[Goal of the exercise] Work out how many lines of the data hold the string "imported", and reply with that number alone.

--- START OF Data ---

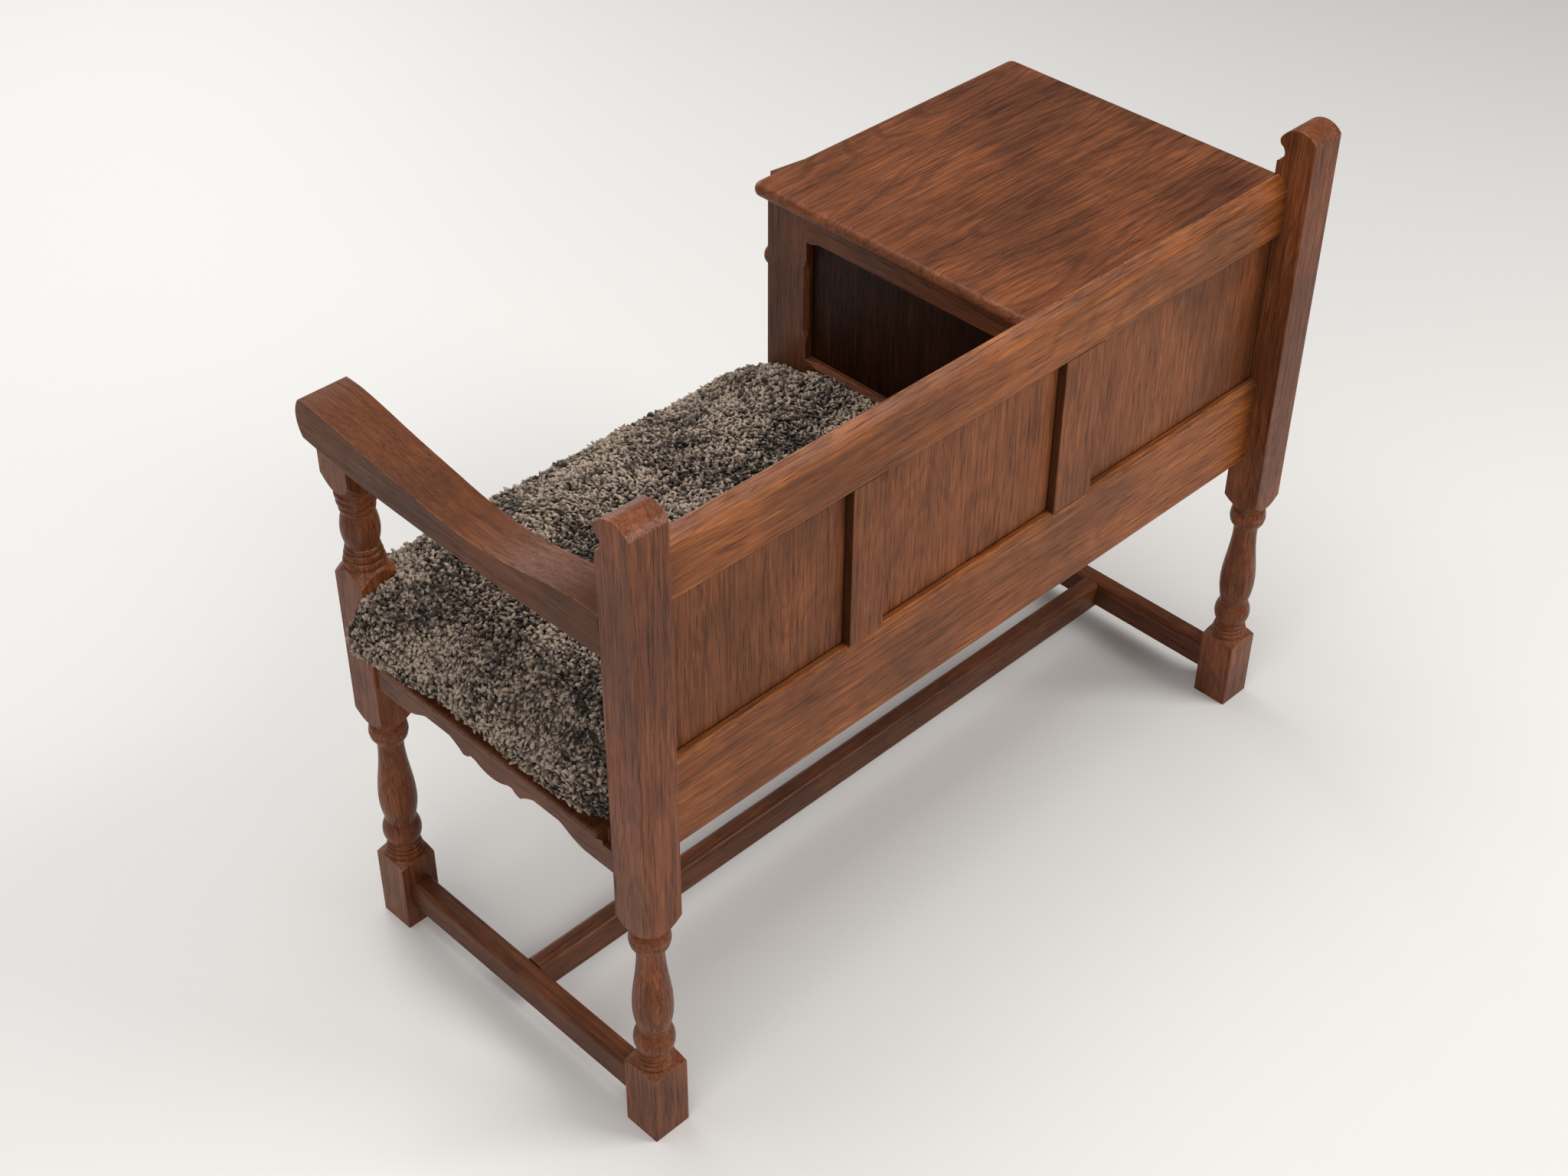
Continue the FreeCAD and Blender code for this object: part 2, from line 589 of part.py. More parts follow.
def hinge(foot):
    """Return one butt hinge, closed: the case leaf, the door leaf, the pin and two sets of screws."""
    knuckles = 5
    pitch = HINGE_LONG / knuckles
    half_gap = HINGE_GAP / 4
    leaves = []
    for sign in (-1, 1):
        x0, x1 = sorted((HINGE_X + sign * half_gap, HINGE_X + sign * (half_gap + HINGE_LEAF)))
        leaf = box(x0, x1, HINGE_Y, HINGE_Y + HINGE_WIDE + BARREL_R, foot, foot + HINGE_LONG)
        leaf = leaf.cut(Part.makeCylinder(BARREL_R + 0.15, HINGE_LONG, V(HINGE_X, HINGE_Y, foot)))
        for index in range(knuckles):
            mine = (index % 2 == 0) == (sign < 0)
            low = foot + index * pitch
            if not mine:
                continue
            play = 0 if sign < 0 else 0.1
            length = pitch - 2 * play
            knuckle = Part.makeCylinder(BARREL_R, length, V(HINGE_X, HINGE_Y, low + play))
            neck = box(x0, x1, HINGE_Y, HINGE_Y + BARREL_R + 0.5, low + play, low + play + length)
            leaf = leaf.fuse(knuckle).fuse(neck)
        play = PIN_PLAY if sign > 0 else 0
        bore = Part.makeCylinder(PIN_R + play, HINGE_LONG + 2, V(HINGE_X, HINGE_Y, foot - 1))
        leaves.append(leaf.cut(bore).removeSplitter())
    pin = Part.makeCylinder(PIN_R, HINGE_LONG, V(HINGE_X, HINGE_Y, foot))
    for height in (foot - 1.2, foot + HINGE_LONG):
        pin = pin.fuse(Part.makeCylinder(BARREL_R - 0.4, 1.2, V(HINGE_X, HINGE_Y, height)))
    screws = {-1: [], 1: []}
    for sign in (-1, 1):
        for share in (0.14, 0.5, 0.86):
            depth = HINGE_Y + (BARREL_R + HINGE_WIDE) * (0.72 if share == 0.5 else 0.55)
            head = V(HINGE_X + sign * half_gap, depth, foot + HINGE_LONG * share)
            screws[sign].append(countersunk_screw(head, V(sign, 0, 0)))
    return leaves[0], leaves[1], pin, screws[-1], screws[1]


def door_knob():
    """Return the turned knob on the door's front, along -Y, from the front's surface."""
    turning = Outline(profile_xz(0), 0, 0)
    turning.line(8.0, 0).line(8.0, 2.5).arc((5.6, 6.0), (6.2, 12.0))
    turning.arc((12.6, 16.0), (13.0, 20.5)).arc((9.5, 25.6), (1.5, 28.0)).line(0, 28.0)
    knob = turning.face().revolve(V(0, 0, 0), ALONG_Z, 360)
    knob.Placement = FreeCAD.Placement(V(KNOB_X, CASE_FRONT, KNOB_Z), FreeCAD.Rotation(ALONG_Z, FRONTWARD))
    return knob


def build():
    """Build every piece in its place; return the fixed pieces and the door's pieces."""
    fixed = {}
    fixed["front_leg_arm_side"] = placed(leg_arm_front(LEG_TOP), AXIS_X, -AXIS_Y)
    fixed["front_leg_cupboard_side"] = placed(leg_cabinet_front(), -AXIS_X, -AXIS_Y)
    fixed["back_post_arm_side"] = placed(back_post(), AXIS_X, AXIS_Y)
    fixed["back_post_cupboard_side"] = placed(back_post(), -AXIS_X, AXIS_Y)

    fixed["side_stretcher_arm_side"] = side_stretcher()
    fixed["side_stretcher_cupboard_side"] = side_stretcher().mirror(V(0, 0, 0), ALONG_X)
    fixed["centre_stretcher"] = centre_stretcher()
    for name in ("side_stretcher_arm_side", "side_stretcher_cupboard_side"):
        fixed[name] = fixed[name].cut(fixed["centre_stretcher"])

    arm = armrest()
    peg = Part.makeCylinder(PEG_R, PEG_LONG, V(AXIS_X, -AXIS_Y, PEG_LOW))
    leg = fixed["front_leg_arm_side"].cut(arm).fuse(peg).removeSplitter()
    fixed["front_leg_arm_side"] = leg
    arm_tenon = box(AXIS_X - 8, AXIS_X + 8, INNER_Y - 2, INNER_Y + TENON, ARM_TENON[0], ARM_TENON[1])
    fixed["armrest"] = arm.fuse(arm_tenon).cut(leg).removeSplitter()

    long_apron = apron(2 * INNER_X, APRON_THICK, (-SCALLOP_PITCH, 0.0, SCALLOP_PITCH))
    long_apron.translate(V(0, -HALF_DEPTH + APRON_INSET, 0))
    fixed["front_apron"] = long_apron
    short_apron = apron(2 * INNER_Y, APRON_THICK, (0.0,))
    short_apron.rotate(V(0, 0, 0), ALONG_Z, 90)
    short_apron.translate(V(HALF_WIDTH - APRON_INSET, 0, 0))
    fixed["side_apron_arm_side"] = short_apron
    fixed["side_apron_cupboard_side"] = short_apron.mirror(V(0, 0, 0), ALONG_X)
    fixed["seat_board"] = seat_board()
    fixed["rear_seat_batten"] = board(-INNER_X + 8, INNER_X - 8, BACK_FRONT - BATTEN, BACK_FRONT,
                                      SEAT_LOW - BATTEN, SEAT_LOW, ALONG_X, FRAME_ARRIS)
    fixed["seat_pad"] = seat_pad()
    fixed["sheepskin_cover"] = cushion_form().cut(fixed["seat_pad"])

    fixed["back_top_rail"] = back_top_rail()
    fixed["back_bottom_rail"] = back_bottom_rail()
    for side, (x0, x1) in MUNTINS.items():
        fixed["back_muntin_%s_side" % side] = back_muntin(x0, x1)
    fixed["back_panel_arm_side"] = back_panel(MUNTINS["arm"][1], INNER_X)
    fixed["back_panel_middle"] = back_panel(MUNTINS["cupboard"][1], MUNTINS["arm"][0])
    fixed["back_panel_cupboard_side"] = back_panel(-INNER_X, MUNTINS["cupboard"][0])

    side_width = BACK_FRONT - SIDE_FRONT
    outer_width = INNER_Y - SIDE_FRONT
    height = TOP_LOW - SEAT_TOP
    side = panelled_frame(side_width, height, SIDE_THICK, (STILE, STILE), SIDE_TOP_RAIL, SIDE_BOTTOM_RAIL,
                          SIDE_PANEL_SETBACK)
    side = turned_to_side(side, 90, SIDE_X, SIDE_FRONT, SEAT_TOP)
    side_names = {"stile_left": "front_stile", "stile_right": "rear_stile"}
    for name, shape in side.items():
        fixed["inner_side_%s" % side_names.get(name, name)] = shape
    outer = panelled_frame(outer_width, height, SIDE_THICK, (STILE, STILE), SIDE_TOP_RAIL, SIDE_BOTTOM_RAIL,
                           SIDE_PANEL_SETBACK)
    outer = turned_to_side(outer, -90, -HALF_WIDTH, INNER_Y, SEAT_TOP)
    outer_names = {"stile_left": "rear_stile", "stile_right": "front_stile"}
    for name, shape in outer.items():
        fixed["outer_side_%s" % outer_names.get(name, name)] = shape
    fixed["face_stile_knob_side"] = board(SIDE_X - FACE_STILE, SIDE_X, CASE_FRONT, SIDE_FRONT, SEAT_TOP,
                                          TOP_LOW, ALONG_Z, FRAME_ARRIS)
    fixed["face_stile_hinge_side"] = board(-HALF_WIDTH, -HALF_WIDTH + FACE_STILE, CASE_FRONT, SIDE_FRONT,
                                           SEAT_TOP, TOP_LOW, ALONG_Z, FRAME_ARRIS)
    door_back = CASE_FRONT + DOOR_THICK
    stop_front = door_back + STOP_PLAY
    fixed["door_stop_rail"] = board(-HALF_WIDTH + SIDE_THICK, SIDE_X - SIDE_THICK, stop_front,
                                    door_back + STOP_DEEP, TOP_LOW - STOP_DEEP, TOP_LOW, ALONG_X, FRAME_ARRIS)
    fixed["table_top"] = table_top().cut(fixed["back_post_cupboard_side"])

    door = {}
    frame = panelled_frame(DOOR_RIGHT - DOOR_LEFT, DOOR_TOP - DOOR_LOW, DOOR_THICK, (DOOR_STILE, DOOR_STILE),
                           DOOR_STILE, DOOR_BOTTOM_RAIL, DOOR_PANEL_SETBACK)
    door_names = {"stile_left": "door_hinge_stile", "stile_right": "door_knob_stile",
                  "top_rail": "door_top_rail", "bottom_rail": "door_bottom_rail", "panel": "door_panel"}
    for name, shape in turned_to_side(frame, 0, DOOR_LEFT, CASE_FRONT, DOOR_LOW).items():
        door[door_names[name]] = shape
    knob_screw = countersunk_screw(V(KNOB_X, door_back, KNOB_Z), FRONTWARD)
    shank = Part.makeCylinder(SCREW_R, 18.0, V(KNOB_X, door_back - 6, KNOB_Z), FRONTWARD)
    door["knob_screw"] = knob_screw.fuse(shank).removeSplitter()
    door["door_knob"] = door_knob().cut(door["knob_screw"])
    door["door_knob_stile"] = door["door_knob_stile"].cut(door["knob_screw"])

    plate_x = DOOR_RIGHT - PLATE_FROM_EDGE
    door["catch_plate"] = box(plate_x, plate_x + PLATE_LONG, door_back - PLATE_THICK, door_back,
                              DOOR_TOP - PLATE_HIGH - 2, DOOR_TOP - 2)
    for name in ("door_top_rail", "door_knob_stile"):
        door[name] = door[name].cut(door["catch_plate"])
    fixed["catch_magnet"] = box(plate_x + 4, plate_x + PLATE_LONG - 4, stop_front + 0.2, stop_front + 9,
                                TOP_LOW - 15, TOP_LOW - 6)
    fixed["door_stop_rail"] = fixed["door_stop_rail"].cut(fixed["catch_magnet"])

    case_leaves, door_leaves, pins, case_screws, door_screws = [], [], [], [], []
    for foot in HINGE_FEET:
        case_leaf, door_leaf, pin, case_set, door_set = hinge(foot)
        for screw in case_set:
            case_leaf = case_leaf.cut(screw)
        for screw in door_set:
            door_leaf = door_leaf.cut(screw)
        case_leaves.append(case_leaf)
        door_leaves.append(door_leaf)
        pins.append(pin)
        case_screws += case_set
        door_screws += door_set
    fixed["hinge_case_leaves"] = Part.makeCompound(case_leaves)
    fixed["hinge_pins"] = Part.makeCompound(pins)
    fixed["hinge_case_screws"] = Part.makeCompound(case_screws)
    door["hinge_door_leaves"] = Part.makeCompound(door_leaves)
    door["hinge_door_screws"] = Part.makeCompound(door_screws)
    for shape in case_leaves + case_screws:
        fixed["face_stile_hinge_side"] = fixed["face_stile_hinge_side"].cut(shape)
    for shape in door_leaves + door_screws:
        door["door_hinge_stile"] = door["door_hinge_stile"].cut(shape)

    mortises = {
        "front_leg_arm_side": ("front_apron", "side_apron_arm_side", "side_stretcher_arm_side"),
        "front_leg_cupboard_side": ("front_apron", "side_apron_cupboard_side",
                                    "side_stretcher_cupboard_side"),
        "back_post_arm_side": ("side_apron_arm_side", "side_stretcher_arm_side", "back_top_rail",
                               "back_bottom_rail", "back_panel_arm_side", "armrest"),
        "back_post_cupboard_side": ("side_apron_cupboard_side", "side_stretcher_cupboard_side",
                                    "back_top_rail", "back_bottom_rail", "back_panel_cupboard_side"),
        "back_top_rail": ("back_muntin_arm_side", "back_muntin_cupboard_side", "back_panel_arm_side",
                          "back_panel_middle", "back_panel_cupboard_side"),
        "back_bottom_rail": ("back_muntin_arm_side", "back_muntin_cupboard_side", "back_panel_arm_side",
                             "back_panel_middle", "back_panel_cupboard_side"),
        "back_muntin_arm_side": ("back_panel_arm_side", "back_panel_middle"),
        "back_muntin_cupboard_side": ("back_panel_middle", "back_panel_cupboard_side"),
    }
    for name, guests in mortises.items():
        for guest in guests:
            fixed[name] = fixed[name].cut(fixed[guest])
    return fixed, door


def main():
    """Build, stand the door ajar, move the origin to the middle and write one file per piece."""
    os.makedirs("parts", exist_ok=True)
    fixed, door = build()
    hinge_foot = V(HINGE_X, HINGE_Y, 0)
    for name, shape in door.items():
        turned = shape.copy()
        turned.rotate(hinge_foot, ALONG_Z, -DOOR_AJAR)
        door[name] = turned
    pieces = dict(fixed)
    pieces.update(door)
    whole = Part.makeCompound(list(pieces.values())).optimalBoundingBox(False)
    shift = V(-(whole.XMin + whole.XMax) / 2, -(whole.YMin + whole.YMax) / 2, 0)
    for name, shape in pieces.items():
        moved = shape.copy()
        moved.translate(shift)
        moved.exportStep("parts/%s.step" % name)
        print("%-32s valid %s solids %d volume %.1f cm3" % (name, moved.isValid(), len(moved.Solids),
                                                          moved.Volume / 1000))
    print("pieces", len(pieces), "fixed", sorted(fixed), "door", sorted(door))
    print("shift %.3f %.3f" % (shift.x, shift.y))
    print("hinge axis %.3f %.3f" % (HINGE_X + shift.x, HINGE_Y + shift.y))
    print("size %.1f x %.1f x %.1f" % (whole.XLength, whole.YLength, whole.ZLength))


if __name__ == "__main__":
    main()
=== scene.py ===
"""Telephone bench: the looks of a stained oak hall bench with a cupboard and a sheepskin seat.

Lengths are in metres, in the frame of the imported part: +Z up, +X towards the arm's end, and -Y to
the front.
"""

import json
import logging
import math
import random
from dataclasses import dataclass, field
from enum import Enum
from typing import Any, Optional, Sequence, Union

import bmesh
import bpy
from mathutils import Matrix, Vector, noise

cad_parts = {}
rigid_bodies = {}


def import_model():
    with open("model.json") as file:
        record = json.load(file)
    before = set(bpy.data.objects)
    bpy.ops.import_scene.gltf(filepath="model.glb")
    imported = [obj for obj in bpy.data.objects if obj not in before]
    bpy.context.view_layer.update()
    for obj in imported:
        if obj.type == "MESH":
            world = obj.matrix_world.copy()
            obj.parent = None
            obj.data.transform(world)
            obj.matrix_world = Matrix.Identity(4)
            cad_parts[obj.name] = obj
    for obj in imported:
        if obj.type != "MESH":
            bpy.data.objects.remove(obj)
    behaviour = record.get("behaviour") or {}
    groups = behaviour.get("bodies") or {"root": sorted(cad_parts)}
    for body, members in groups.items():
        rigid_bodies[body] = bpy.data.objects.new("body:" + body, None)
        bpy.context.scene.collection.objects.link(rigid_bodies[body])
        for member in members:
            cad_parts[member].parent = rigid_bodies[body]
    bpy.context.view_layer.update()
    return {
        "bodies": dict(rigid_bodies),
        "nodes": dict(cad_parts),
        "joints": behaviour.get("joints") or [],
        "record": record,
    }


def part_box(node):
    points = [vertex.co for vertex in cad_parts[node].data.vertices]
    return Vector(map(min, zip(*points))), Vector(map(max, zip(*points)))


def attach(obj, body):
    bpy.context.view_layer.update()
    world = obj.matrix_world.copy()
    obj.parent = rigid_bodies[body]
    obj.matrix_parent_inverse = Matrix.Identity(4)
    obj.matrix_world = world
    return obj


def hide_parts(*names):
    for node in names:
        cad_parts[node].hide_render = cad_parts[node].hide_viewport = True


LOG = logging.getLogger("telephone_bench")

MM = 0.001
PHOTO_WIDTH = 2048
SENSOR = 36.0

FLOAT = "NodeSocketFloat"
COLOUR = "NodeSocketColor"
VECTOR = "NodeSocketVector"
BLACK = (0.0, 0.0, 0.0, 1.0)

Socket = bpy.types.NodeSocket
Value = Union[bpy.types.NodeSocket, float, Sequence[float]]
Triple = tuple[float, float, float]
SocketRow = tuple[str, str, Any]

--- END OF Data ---

[Written answer] 4